• DIRECTIONS: Please quote every line word for word.
==== DATA SHOWN ====
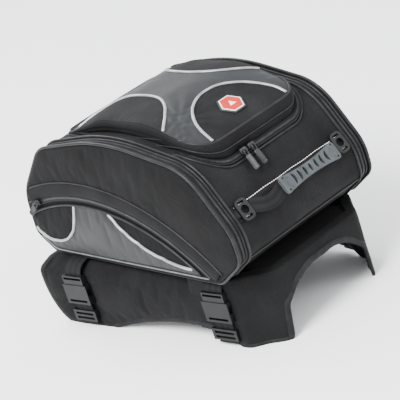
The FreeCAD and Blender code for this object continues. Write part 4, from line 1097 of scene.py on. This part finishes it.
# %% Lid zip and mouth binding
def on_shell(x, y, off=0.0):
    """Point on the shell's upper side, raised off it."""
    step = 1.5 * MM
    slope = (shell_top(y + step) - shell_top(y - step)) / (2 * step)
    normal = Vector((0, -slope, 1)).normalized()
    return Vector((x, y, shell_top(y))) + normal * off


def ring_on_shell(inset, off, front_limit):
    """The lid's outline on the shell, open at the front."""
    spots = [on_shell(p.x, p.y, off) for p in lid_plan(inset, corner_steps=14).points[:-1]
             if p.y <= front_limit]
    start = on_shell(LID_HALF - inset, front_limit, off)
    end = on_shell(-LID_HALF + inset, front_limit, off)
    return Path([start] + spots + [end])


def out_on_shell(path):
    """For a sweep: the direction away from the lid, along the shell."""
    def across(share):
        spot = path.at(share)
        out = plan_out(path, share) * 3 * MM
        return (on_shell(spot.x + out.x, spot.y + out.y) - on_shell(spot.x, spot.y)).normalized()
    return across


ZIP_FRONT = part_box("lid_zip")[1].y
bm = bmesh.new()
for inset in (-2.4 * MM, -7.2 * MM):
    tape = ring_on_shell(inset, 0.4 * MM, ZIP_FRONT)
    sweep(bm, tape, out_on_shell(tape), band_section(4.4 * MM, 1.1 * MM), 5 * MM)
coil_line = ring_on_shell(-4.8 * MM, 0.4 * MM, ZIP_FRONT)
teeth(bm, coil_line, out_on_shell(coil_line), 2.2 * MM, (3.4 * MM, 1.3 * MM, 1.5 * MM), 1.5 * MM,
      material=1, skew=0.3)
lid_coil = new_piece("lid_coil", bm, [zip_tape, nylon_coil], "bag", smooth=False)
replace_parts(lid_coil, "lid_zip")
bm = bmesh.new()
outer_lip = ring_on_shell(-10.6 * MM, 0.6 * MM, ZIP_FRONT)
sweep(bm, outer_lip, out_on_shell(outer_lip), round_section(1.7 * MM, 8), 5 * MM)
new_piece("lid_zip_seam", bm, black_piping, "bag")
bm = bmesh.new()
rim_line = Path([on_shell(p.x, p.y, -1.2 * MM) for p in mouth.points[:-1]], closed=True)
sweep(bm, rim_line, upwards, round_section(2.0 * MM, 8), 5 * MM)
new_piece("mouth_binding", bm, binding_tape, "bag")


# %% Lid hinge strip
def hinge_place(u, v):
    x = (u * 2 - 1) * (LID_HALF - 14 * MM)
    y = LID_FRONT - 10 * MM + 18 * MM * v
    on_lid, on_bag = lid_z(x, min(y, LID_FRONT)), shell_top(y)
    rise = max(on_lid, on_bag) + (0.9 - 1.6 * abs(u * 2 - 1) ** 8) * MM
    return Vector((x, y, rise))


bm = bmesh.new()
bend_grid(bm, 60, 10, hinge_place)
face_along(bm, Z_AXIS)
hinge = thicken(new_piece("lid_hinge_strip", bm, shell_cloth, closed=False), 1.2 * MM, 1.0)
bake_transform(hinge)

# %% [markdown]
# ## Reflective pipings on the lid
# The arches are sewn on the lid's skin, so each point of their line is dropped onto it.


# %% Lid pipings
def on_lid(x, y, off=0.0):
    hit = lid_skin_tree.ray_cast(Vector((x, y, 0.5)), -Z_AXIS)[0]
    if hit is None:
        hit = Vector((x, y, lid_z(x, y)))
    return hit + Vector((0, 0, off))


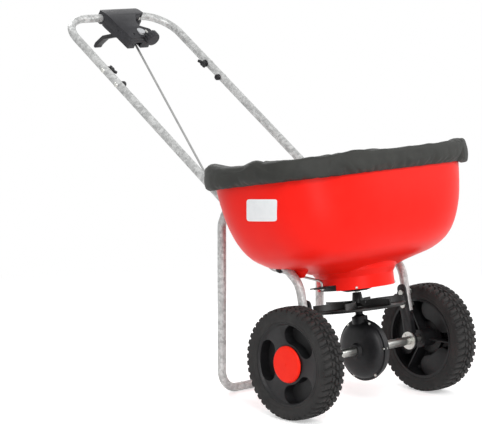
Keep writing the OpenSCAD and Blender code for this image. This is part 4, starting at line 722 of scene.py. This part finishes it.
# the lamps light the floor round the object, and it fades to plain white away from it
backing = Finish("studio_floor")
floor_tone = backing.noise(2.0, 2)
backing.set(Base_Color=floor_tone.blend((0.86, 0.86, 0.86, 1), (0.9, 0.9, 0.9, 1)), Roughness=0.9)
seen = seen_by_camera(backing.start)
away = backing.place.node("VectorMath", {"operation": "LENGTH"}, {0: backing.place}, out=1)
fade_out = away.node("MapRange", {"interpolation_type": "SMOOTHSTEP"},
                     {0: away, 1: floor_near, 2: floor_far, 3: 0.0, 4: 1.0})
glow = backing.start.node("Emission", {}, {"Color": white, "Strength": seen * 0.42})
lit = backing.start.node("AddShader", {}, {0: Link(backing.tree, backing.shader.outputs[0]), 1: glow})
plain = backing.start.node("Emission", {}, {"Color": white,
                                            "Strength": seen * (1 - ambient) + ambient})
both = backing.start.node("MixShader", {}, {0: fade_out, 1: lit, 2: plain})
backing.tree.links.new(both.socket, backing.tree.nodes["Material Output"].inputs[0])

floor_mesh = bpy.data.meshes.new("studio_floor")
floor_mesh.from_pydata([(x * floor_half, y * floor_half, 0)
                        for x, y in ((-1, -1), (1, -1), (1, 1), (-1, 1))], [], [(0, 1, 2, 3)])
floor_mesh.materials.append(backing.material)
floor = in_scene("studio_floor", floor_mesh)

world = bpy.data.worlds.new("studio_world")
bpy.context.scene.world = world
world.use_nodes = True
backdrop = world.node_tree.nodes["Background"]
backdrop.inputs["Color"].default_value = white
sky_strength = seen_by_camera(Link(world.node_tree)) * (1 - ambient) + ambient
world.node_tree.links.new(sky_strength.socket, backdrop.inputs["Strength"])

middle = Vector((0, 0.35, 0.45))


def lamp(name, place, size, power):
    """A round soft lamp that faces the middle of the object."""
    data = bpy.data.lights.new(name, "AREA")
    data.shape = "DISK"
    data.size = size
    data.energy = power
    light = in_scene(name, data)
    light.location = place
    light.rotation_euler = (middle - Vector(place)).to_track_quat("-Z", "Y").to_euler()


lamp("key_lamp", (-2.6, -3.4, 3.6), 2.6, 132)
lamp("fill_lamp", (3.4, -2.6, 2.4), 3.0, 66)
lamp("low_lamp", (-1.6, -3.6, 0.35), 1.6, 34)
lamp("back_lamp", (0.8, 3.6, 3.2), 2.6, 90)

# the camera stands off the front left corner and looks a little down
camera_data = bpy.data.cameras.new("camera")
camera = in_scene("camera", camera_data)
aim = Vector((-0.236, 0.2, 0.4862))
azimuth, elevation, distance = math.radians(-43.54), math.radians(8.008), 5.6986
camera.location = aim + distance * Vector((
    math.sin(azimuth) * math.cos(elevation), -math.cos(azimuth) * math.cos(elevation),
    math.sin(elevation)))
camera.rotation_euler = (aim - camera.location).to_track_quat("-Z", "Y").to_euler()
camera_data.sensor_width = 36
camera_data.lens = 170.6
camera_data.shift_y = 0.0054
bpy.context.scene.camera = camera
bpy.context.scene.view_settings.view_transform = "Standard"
====
• WRITTEN SOLUTION:
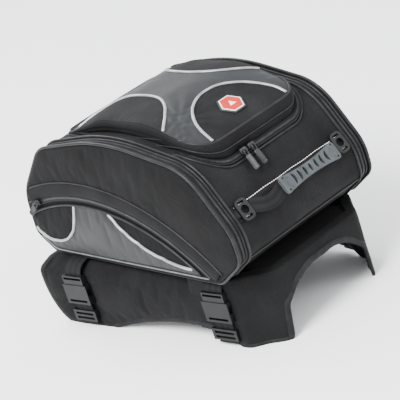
The FreeCAD and Blender code for this object continues. Write part 4, from line 1097 of scene.py on. This part finishes it.
# %% Lid zip and mouth binding
def on_shell(x, y, off=0.0):
    """Point on the shell's upper side, raised off it."""
    step = 1.5 * MM
    slope = (shell_top(y + step) - shell_top(y - step)) / (2 * step)
    normal = Vector((0, -slope, 1)).normalized()
    return Vector((x, y, shell_top(y))) + normal * off


def ring_on_shell(inset, off, front_limit):
    """The lid's outline on the shell, open at the front."""
    spots = [on_shell(p.x, p.y, off) for p in lid_plan(inset, corner_steps=14).points[:-1]
             if p.y <= front_limit]
    start = on_shell(LID_HALF - inset, front_limit, off)
    end = on_shell(-LID_HALF + inset, front_limit, off)
    return Path([start] + spots + [end])


def out_on_shell(path):
    """For a sweep: the direction away from the lid, along the shell."""
    def across(share):
        spot = path.at(share)
        out = plan_out(path, share) * 3 * MM
        return (on_shell(spot.x + out.x, spot.y + out.y) - on_shell(spot.x, spot.y)).normalized()
    return across


ZIP_FRONT = part_box("lid_zip")[1].y
bm = bmesh.new()
for inset in (-2.4 * MM, -7.2 * MM):
    tape = ring_on_shell(inset, 0.4 * MM, ZIP_FRONT)
    sweep(bm, tape, out_on_shell(tape), band_section(4.4 * MM, 1.1 * MM), 5 * MM)
coil_line = ring_on_shell(-4.8 * MM, 0.4 * MM, ZIP_FRONT)
teeth(bm, coil_line, out_on_shell(coil_line), 2.2 * MM, (3.4 * MM, 1.3 * MM, 1.5 * MM), 1.5 * MM,
      material=1, skew=0.3)
lid_coil = new_piece("lid_coil", bm, [zip_tape, nylon_coil], "bag", smooth=False)
replace_parts(lid_coil, "lid_zip")
bm = bmesh.new()
outer_lip = ring_on_shell(-10.6 * MM, 0.6 * MM, ZIP_FRONT)
sweep(bm, outer_lip, out_on_shell(outer_lip), round_section(1.7 * MM, 8), 5 * MM)
new_piece("lid_zip_seam", bm, black_piping, "bag")
bm = bmesh.new()
rim_line = Path([on_shell(p.x, p.y, -1.2 * MM) for p in mouth.points[:-1]], closed=True)
sweep(bm, rim_line, upwards, round_section(2.0 * MM, 8), 5 * MM)
new_piece("mouth_binding", bm, binding_tape, "bag")


# %% Lid hinge strip
def hinge_place(u, v):
    x = (u * 2 - 1) * (LID_HALF - 14 * MM)
    y = LID_FRONT - 10 * MM + 18 * MM * v
    on_lid, on_bag = lid_z(x, min(y, LID_FRONT)), shell_top(y)
    rise = max(on_lid, on_bag) + (0.9 - 1.6 * abs(u * 2 - 1) ** 8) * MM
    return Vector((x, y, rise))


bm = bmesh.new()
bend_grid(bm, 60, 10, hinge_place)
face_along(bm, Z_AXIS)
hinge = thicken(new_piece("lid_hinge_strip", bm, shell_cloth, closed=False), 1.2 * MM, 1.0)
bake_transform(hinge)

# %% [markdown]
# ## Reflective pipings on the lid
# The arches are sewn on the lid's skin, so each point of their line is dropped onto it.


# %% Lid pipings
def on_lid(x, y, off=0.0):
    hit = lid_skin_tree.ray_cast(Vector((x, y, 0.5)), -Z_AXIS)[0]
    if hit is None:
        hit = Vector((x, y, lid_z(x, y)))
    return hit + Vector((0, 0, off))


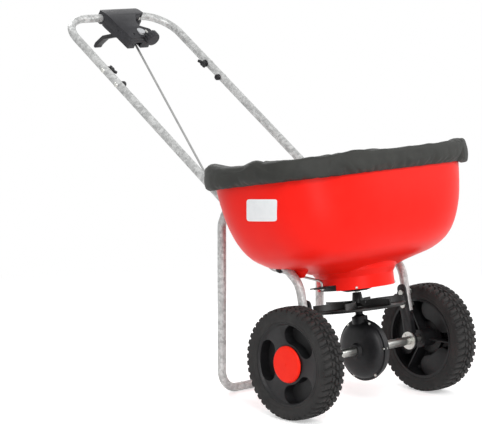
Keep writing the OpenSCAD and Blender code for this image. This is part 4, starting at line 722 of scene.py. This part finishes it.
# the lamps light the floor round the object, and it fades to plain white away from it
backing = Finish("studio_floor")
floor_tone = backing.noise(2.0, 2)
backing.set(Base_Color=floor_tone.blend((0.86, 0.86, 0.86, 1), (0.9, 0.9, 0.9, 1)), Roughness=0.9)
seen = seen_by_camera(backing.start)
away = backing.place.node("VectorMath", {"operation": "LENGTH"}, {0: backing.place}, out=1)
fade_out = away.node("MapRange", {"interpolation_type": "SMOOTHSTEP"},
                     {0: away, 1: floor_near, 2: floor_far, 3: 0.0, 4: 1.0})
glow = backing.start.node("Emission", {}, {"Color": white, "Strength": seen * 0.42})
lit = backing.start.node("AddShader", {}, {0: Link(backing.tree, backing.shader.outputs[0]), 1: glow})
plain = backing.start.node("Emission", {}, {"Color": white,
                                            "Strength": seen * (1 - ambient) + ambient})
both = backing.start.node("MixShader", {}, {0: fade_out, 1: lit, 2: plain})
backing.tree.links.new(both.socket, backing.tree.nodes["Material Output"].inputs[0])

floor_mesh = bpy.data.meshes.new("studio_floor")
floor_mesh.from_pydata([(x * floor_half, y * floor_half, 0)
                        for x, y in ((-1, -1), (1, -1), (1, 1), (-1, 1))], [], [(0, 1, 2, 3)])
floor_mesh.materials.append(backing.material)
floor = in_scene("studio_floor", floor_mesh)

world = bpy.data.worlds.new("studio_world")
bpy.context.scene.world = world
world.use_nodes = True
backdrop = world.node_tree.nodes["Background"]
backdrop.inputs["Color"].default_value = white
sky_strength = seen_by_camera(Link(world.node_tree)) * (1 - ambient) + ambient
world.node_tree.links.new(sky_strength.socket, backdrop.inputs["Strength"])

middle = Vector((0, 0.35, 0.45))


def lamp(name, place, size, power):
    """A round soft lamp that faces the middle of the object."""
    data = bpy.data.lights.new(name, "AREA")
    data.shape = "DISK"
    data.size = size
    data.energy = power
    light = in_scene(name, data)
    light.location = place
    light.rotation_euler = (middle - Vector(place)).to_track_quat("-Z", "Y").to_euler()


lamp("key_lamp", (-2.6, -3.4, 3.6), 2.6, 132)
lamp("fill_lamp", (3.4, -2.6, 2.4), 3.0, 66)
lamp("low_lamp", (-1.6, -3.6, 0.35), 1.6, 34)
lamp("back_lamp", (0.8, 3.6, 3.2), 2.6, 90)

# the camera stands off the front left corner and looks a little down
camera_data = bpy.data.cameras.new("camera")
camera = in_scene("camera", camera_data)
aim = Vector((-0.236, 0.2, 0.4862))
azimuth, elevation, distance = math.radians(-43.54), math.radians(8.008), 5.6986
camera.location = aim + distance * Vector((
    math.sin(azimuth) * math.cos(elevation), -math.cos(azimuth) * math.cos(elevation),
    math.sin(elevation)))
camera.rotation_euler = (aim - camera.location).to_track_quat("-Z", "Y").to_euler()
camera_data.sensor_width = 36
camera_data.lens = 170.6
camera_data.shift_y = 0.0054
bpy.context.scene.camera = camera
bpy.context.scene.view_settings.view_transform = "Standard"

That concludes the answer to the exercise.